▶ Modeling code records
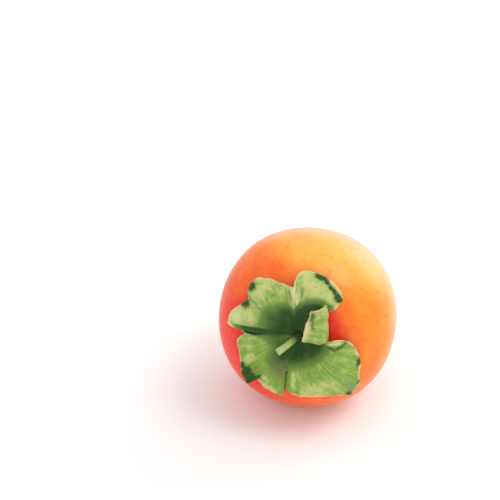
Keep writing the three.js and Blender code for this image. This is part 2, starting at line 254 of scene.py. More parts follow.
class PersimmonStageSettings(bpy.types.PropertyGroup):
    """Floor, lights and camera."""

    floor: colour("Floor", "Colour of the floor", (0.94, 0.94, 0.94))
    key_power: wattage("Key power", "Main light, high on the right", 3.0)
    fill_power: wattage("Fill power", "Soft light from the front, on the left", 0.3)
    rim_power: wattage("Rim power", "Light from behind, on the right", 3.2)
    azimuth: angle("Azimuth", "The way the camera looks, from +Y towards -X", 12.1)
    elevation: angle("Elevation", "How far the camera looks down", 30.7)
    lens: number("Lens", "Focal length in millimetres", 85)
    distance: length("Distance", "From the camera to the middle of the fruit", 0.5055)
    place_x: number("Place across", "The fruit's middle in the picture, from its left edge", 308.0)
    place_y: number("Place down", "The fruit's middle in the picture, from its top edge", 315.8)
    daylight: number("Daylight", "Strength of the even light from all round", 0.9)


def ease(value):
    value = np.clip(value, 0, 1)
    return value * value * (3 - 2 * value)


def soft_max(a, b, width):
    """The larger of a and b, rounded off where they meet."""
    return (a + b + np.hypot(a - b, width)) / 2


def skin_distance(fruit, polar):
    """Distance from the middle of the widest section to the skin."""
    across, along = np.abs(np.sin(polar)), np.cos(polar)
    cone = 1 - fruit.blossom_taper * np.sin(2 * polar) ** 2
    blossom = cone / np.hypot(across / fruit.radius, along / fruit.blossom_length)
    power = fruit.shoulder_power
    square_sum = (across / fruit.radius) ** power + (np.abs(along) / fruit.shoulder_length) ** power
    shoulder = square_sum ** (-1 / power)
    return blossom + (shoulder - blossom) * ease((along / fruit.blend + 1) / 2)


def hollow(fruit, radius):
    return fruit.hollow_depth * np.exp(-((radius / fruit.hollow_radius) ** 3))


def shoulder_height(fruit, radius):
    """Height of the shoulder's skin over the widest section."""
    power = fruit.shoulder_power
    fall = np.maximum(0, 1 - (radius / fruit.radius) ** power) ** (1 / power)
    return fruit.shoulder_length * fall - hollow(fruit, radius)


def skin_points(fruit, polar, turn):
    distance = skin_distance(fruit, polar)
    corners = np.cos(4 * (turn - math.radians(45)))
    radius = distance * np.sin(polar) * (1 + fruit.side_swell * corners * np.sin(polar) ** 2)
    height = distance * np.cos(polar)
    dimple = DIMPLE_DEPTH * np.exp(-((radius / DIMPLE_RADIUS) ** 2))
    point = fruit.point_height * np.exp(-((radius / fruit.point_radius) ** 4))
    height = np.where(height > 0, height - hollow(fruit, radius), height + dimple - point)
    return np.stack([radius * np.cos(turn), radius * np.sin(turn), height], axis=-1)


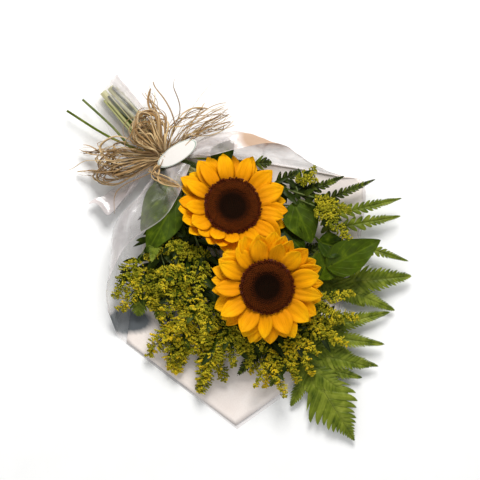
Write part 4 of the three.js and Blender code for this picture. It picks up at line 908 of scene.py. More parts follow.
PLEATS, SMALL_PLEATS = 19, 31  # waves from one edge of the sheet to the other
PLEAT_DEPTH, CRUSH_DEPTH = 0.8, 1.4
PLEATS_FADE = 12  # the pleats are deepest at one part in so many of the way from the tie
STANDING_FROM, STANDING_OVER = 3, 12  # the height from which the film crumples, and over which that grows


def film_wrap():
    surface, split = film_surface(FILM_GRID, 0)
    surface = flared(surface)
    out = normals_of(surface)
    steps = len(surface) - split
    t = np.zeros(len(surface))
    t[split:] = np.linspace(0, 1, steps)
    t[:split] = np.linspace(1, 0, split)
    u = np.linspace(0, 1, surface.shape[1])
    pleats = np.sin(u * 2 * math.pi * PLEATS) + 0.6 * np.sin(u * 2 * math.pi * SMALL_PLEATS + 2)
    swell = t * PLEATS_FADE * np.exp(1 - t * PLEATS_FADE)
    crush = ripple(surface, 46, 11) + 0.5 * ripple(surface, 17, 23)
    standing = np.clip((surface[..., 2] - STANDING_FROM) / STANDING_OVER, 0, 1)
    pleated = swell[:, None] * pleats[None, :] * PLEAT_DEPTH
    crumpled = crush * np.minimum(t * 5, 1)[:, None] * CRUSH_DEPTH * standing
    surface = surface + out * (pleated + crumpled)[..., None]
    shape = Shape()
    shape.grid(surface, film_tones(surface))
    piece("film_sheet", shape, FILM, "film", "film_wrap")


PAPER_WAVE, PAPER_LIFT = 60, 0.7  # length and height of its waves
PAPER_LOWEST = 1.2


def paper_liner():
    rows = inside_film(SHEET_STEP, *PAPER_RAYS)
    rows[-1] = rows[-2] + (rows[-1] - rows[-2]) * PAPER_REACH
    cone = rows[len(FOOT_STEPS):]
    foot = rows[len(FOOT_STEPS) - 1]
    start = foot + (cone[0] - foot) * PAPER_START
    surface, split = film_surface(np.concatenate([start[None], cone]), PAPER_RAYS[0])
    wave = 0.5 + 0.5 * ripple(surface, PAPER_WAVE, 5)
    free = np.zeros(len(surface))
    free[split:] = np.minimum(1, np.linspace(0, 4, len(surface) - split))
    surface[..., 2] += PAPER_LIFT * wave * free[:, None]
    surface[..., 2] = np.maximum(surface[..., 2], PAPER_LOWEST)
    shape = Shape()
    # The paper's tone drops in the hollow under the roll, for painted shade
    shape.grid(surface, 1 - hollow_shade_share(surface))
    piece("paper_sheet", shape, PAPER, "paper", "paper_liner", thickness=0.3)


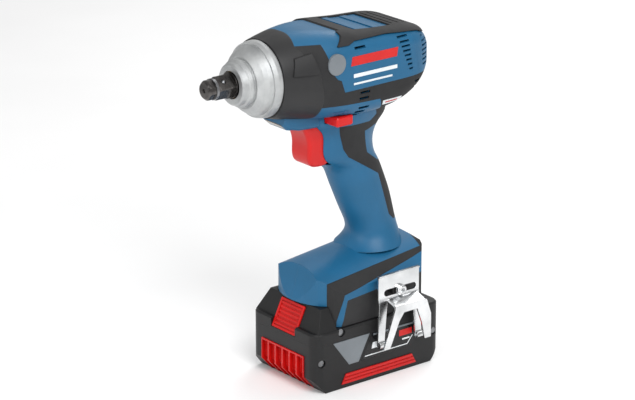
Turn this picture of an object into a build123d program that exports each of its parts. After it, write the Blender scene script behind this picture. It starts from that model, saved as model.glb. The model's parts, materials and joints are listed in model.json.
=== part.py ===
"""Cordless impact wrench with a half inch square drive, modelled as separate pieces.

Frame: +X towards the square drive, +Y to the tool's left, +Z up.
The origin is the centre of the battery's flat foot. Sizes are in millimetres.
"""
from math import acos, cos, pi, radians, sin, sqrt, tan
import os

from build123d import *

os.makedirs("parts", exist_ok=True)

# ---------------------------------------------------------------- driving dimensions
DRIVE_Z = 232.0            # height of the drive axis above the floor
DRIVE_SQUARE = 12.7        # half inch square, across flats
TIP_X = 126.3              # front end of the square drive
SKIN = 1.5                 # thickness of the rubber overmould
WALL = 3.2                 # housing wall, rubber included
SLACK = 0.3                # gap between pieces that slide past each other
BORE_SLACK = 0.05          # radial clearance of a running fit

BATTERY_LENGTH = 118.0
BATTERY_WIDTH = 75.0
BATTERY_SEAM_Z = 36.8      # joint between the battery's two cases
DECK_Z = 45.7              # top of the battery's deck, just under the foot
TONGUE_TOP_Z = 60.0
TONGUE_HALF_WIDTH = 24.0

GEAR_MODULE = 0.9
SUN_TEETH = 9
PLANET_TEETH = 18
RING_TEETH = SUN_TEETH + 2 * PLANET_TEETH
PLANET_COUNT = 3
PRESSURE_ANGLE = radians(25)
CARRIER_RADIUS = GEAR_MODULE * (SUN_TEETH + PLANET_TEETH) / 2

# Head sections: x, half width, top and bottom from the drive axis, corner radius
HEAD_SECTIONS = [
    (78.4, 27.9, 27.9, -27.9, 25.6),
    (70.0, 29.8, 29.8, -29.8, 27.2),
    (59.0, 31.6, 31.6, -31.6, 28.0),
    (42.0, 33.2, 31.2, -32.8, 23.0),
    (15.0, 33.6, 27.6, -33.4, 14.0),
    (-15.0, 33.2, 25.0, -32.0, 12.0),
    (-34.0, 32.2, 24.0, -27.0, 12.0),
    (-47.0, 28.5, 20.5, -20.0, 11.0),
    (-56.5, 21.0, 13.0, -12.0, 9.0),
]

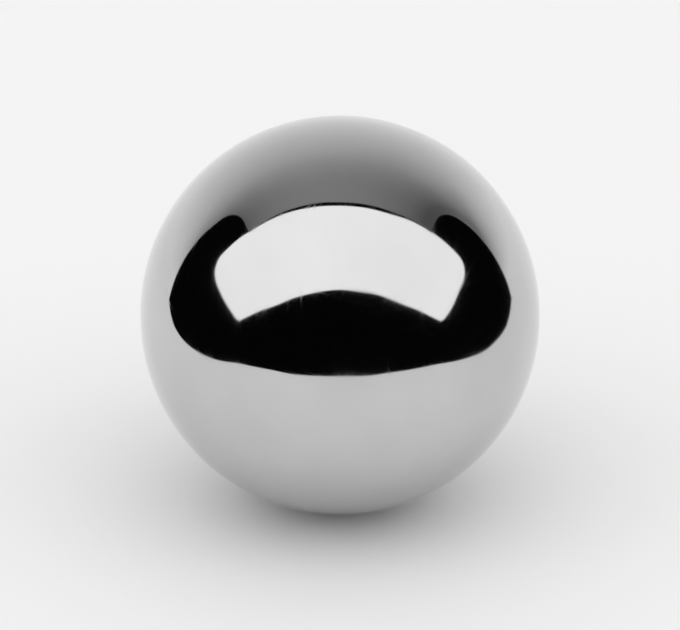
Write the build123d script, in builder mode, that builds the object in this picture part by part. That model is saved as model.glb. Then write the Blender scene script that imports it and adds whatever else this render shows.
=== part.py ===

▶ What to work on
Make an exact copy of every entry.

▶ Task answer
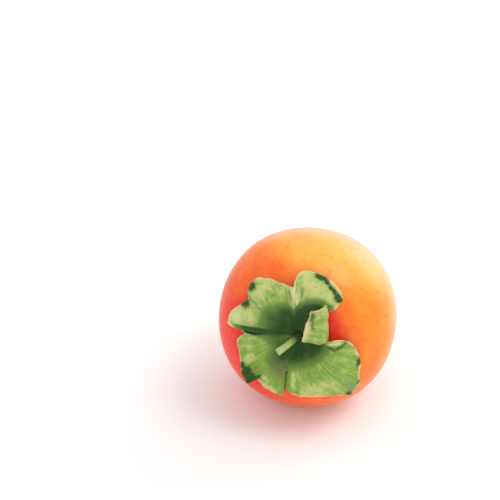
Keep writing the three.js and Blender code for this image. This is part 2, starting at line 254 of scene.py. More parts follow.
class PersimmonStageSettings(bpy.types.PropertyGroup):
    """Floor, lights and camera."""

    floor: colour("Floor", "Colour of the floor", (0.94, 0.94, 0.94))
    key_power: wattage("Key power", "Main light, high on the right", 3.0)
    fill_power: wattage("Fill power", "Soft light from the front, on the left", 0.3)
    rim_power: wattage("Rim power", "Light from behind, on the right", 3.2)
    azimuth: angle("Azimuth", "The way the camera looks, from +Y towards -X", 12.1)
    elevation: angle("Elevation", "How far the camera looks down", 30.7)
    lens: number("Lens", "Focal length in millimetres", 85)
    distance: length("Distance", "From the camera to the middle of the fruit", 0.5055)
    place_x: number("Place across", "The fruit's middle in the picture, from its left edge", 308.0)
    place_y: number("Place down", "The fruit's middle in the picture, from its top edge", 315.8)
    daylight: number("Daylight", "Strength of the even light from all round", 0.9)


def ease(value):
    value = np.clip(value, 0, 1)
    return value * value * (3 - 2 * value)


def soft_max(a, b, width):
    """The larger of a and b, rounded off where they meet."""
    return (a + b + np.hypot(a - b, width)) / 2


def skin_distance(fruit, polar):
    """Distance from the middle of the widest section to the skin."""
    across, along = np.abs(np.sin(polar)), np.cos(polar)
    cone = 1 - fruit.blossom_taper * np.sin(2 * polar) ** 2
    blossom = cone / np.hypot(across / fruit.radius, along / fruit.blossom_length)
    power = fruit.shoulder_power
    square_sum = (across / fruit.radius) ** power + (np.abs(along) / fruit.shoulder_length) ** power
    shoulder = square_sum ** (-1 / power)
    return blossom + (shoulder - blossom) * ease((along / fruit.blend + 1) / 2)


def hollow(fruit, radius):
    return fruit.hollow_depth * np.exp(-((radius / fruit.hollow_radius) ** 3))


def shoulder_height(fruit, radius):
    """Height of the shoulder's skin over the widest section."""
    power = fruit.shoulder_power
    fall = np.maximum(0, 1 - (radius / fruit.radius) ** power) ** (1 / power)
    return fruit.shoulder_length * fall - hollow(fruit, radius)


def skin_points(fruit, polar, turn):
    distance = skin_distance(fruit, polar)
    corners = np.cos(4 * (turn - math.radians(45)))
    radius = distance * np.sin(polar) * (1 + fruit.side_swell * corners * np.sin(polar) ** 2)
    height = distance * np.cos(polar)
    dimple = DIMPLE_DEPTH * np.exp(-((radius / DIMPLE_RADIUS) ** 2))
    point = fruit.point_height * np.exp(-((radius / fruit.point_radius) ** 4))
    height = np.where(height > 0, height - hollow(fruit, radius), height + dimple - point)
    return np.stack([radius * np.cos(turn), radius * np.sin(turn), height], axis=-1)


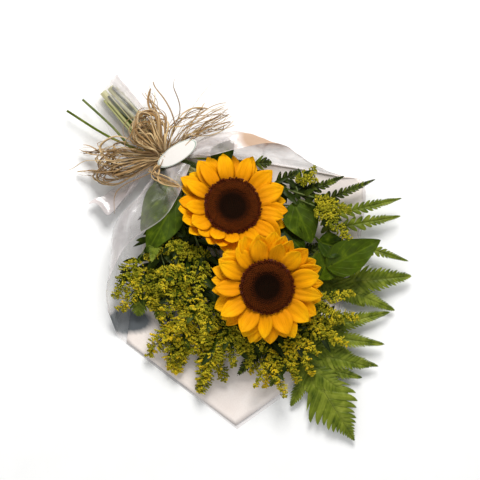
Write part 4 of the three.js and Blender code for this picture. It picks up at line 908 of scene.py. More parts follow.
PLEATS, SMALL_PLEATS = 19, 31  # waves from one edge of the sheet to the other
PLEAT_DEPTH, CRUSH_DEPTH = 0.8, 1.4
PLEATS_FADE = 12  # the pleats are deepest at one part in so many of the way from the tie
STANDING_FROM, STANDING_OVER = 3, 12  # the height from which the film crumples, and over which that grows


def film_wrap():
    surface, split = film_surface(FILM_GRID, 0)
    surface = flared(surface)
    out = normals_of(surface)
    steps = len(surface) - split
    t = np.zeros(len(surface))
    t[split:] = np.linspace(0, 1, steps)
    t[:split] = np.linspace(1, 0, split)
    u = np.linspace(0, 1, surface.shape[1])
    pleats = np.sin(u * 2 * math.pi * PLEATS) + 0.6 * np.sin(u * 2 * math.pi * SMALL_PLEATS + 2)
    swell = t * PLEATS_FADE * np.exp(1 - t * PLEATS_FADE)
    crush = ripple(surface, 46, 11) + 0.5 * ripple(surface, 17, 23)
    standing = np.clip((surface[..., 2] - STANDING_FROM) / STANDING_OVER, 0, 1)
    pleated = swell[:, None] * pleats[None, :] * PLEAT_DEPTH
    crumpled = crush * np.minimum(t * 5, 1)[:, None] * CRUSH_DEPTH * standing
    surface = surface + out * (pleated + crumpled)[..., None]
    shape = Shape()
    shape.grid(surface, film_tones(surface))
    piece("film_sheet", shape, FILM, "film", "film_wrap")


PAPER_WAVE, PAPER_LIFT = 60, 0.7  # length and height of its waves
PAPER_LOWEST = 1.2


def paper_liner():
    rows = inside_film(SHEET_STEP, *PAPER_RAYS)
    rows[-1] = rows[-2] + (rows[-1] - rows[-2]) * PAPER_REACH
    cone = rows[len(FOOT_STEPS):]
    foot = rows[len(FOOT_STEPS) - 1]
    start = foot + (cone[0] - foot) * PAPER_START
    surface, split = film_surface(np.concatenate([start[None], cone]), PAPER_RAYS[0])
    wave = 0.5 + 0.5 * ripple(surface, PAPER_WAVE, 5)
    free = np.zeros(len(surface))
    free[split:] = np.minimum(1, np.linspace(0, 4, len(surface) - split))
    surface[..., 2] += PAPER_LIFT * wave * free[:, None]
    surface[..., 2] = np.maximum(surface[..., 2], PAPER_LOWEST)
    shape = Shape()
    # The paper's tone drops in the hollow under the roll, for painted shade
    shape.grid(surface, 1 - hollow_shade_share(surface))
    piece("paper_sheet", shape, PAPER, "paper", "paper_liner", thickness=0.3)


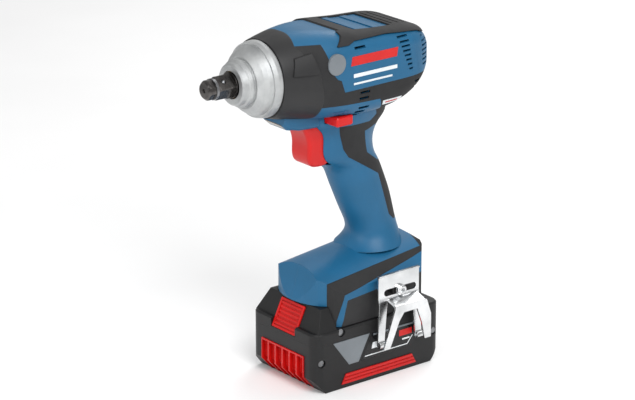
Turn this picture of an object into a build123d program that exports each of its parts. After it, write the Blender scene script behind this picture. It starts from that model, saved as model.glb. The model's parts, materials and joints are listed in model.json.
=== part.py ===
"""Cordless impact wrench with a half inch square drive, modelled as separate pieces.

Frame: +X towards the square drive, +Y to the tool's left, +Z up.
The origin is the centre of the battery's flat foot. Sizes are in millimetres.
"""
from math import acos, cos, pi, radians, sin, sqrt, tan
import os

from build123d import *

os.makedirs("parts", exist_ok=True)

# ---------------------------------------------------------------- driving dimensions
DRIVE_Z = 232.0            # height of the drive axis above the floor
DRIVE_SQUARE = 12.7        # half inch square, across flats
TIP_X = 126.3              # front end of the square drive
SKIN = 1.5                 # thickness of the rubber overmould
WALL = 3.2                 # housing wall, rubber included
SLACK = 0.3                # gap between pieces that slide past each other
BORE_SLACK = 0.05          # radial clearance of a running fit

BATTERY_LENGTH = 118.0
BATTERY_WIDTH = 75.0
BATTERY_SEAM_Z = 36.8      # joint between the battery's two cases
DECK_Z = 45.7              # top of the battery's deck, just under the foot
TONGUE_TOP_Z = 60.0
TONGUE_HALF_WIDTH = 24.0

GEAR_MODULE = 0.9
SUN_TEETH = 9
PLANET_TEETH = 18
RING_TEETH = SUN_TEETH + 2 * PLANET_TEETH
PLANET_COUNT = 3
PRESSURE_ANGLE = radians(25)
CARRIER_RADIUS = GEAR_MODULE * (SUN_TEETH + PLANET_TEETH) / 2

# Head sections: x, half width, top and bottom from the drive axis, corner radius
HEAD_SECTIONS = [
    (78.4, 27.9, 27.9, -27.9, 25.6),
    (70.0, 29.8, 29.8, -29.8, 27.2),
    (59.0, 31.6, 31.6, -31.6, 28.0),
    (42.0, 33.2, 31.2, -32.8, 23.0),
    (15.0, 33.6, 27.6, -33.4, 14.0),
    (-15.0, 33.2, 25.0, -32.0, 12.0),
    (-34.0, 32.2, 24.0, -27.0, 12.0),
    (-47.0, 28.5, 20.5, -20.0, 11.0),
    (-56.5, 21.0, 13.0, -12.0, 9.0),
]

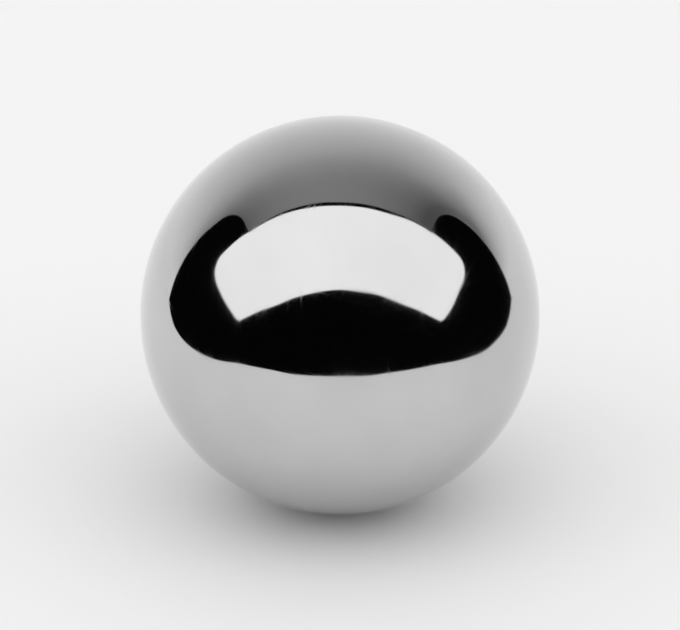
Write the build123d script, in builder mode, that builds the object in this picture part by part. That model is saved as model.glb. Then write the Blender scene script that imports it and adds whatever else this render shows.
=== part.py ===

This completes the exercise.